Più il tempo passa più la situazione rischia però d’incancrenirsi. Molti rifugiati hanno abbandonato le loro case, ma migliaia di abitanti del campo sono ancora prigionieri delle proprie abitazioni e del fanatismo di Fatah Islam. Abu Salim Taha, portavoce dell’organizzazione armata, ha ricordato più volte che il gruppo non ha alcuna intenzione di arrendersi e «combatterà fino all’ultimo proiettile e all’ultima goccia di sangue».

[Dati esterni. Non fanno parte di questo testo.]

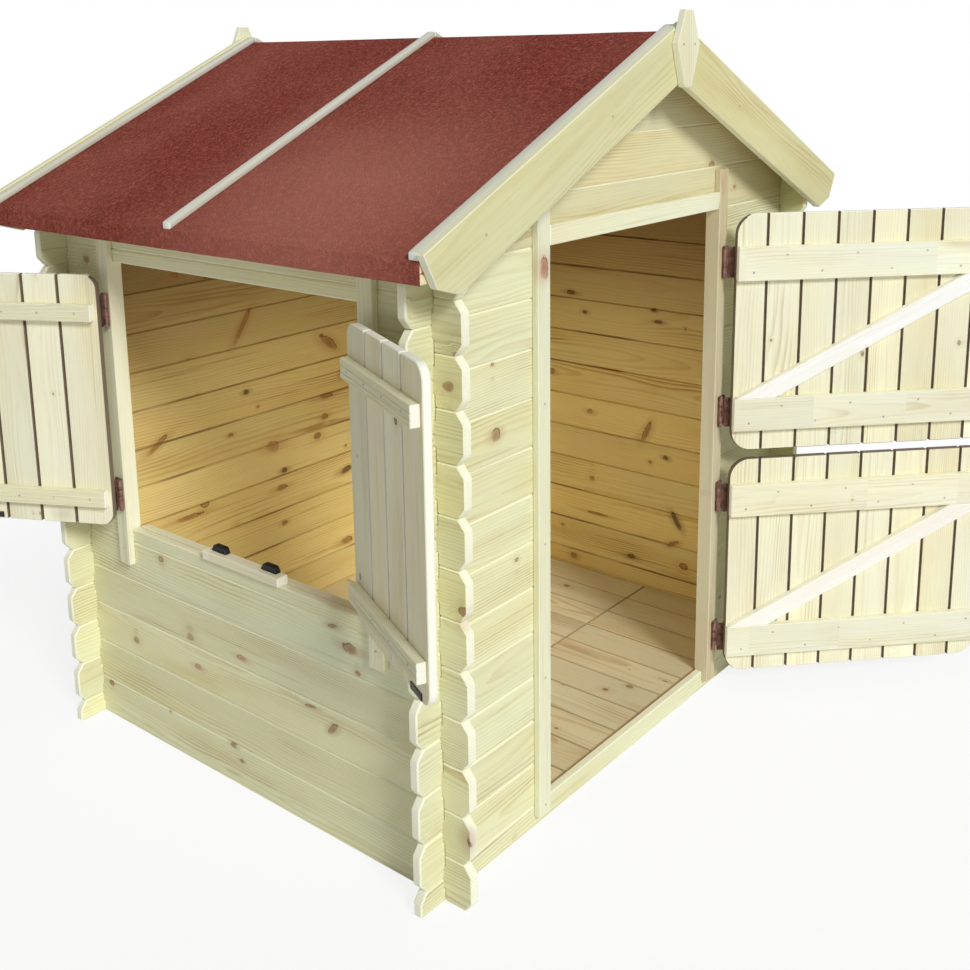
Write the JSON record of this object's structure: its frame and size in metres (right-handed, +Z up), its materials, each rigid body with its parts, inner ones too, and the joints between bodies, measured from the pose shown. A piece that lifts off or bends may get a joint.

Abu Hureira, un leader del gruppo, promette, invece, nuove e più diffuse violenze se l’esercito tenterà di espugnare il campo. Parlando al telefono con i giornalisti l’esponente integralista minaccia di attivare le cosiddette «cellule dormienti» infiltrate da Fatah Islam negli altri campi palestinesi e nelle città libanesi per dare il via ad una nuova ondata di violenza. E l’«Organizzazione di Al Qaida nei Paesi del Levante», un’altro marchio dei fedeli di Osama Bin Laden, minaccia invece in un comunicato diffuso su internet una campagna di attacchi contro i cristiani libanesi se l’esercito non metterà fine all’assedio.
Sul fronte meridionale - quello dove le forze dell’Unifil cercano di contenere le milizie di Hezbollah - il generale italiano Claudio Graziano, comandante del contingente internazionale, conquista intanto gli elogi di una stampa israeliana solitamente assai critica nei confronti dell’Onu. Il quotidiano Yediot Ahronot, il più letto in Israele, gli dedica un titolo a tutta pagina e lo definisce «L’uomo che ferma Hezbollah». Nell’intervista il generale attribuisce all’ Unifil il merito di aver scoperto e distrutto centinaia di bunker del Partito di Dio, di aver tenuto lontani i miliziani dalle basi alla frontiera con Israele e di averne bloccato il riarmo missilistico. «Per il sud è il periodo più tranquillo degli ultimi 40 anni», sottolinea il generale Graziano.

«Voglio - afferma - costruire un rapporto di fiducia e far capire agli israeliani che la situazione in Libano è cambiata perché esiste una Unifil diversa e nuova».